Question
Keith,
What do you think of Elders dividing members of a congregation into small groups of 10-20 (deacons being the group leaders) for the primary purpose of socialization in the individual homes? Group meetings are held once or twice month. Some of the group meetings are held in the church building after services on Sunday night for the primary purpose of discussing what kind of social event to have in the home and what kind of food to prepare and bring to the next group meeting in the individual home. For example, group 4 was having a chili and dessert contest for all the groups to participate in one of the individual homes. The primary purpose of the group meeting after services was to discuss this chili and dessert contest. Is this scriptural?
Answers
Two issues are involved. The first is dividing the church into groups for activities in addition to the public worship assembly (1 Corinthians 11:18; 14:23). This is generically authorized, since the New Testament does not specify the arrangement in which the church may participate in scripturally authorized activities (cf. Acts 2:46; 19:9; 20:20).
The second is the elders planning for the church to engage in social activities. Of course, the local church is a spiritual relationship (John 18:36; Romans 14:17; Ephesians 1:3,22-23), and the only activities in which it is authorized to engage are spiritual: evangelism (1 Timothy 3:14-15; 1 Thessalonians 1:6-8), edification (Ephesians 4:11-16), and relief of needy saints (2 Corinthians 8:1-4). Relief of needy saints is spiritual in that it is an expression of fellowship in Christ (2 Corinthians 8:3-4). There is no scriptural authority for the elders to plan or for the local church to engage in activities that are primarily or even secondarily (as a purpose) social.
Brotherly,
Keith Sharp
Response
I have a follow-up question concerning dividing the church into groups by the elders. Would it be scriptural if it was for the dual purpose of socialization and engaging in scriptural activities of singing together and studying God’s word together.
Reply
No, it wouldn’t. One, two, three, or more scriptural activities do not justify an unscriptural one. No number of right activities or purposes makes a wrong activity right. Institutional brethren “justify” their “fellowship dinners” in this way. They say the church comes together for a worship assembly and then stay to “fellowship” (unscriptural use of word).
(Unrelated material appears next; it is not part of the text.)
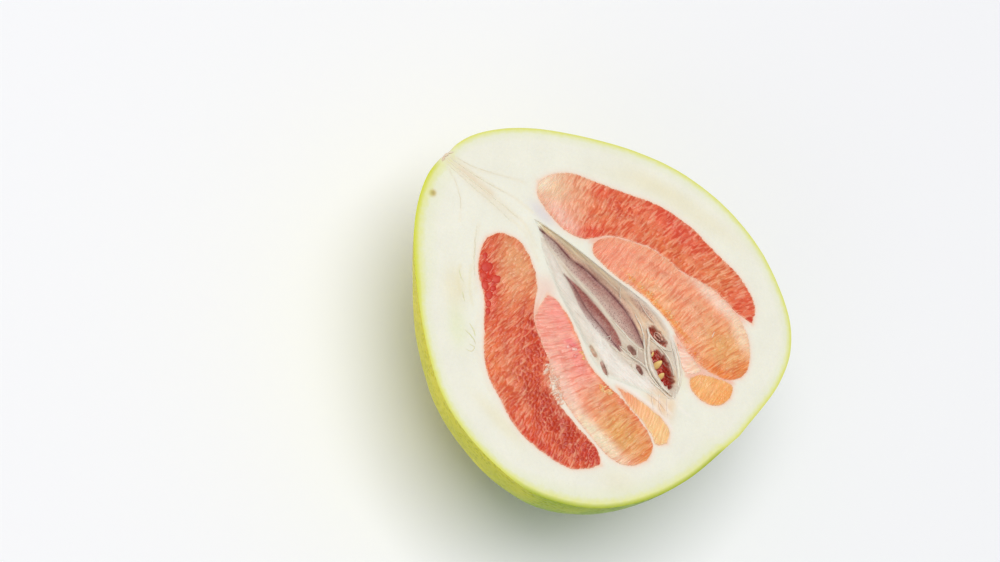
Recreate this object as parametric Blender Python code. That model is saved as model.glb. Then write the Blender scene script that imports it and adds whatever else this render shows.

The practice we are discussing is the first logical step toward bringing in a fellowship hall. If the church can have social activities in groups, it can come together for them.
And the “fellowship dinners” fifty to sixty years ago were the foot in the door for the myriads of social and recreational activities in which institutional brethren now engage.
This is an example of trying to turn an individual obligation into an activity of the church collectively. Individual Christians have the obligation to be hospitable to one another (1 Peter 4:9). The church doesn’t have the authority to take over this obligation from individual Christians. Shifting obligations (individual to church, church to human organization) is a hallmark of liberalism.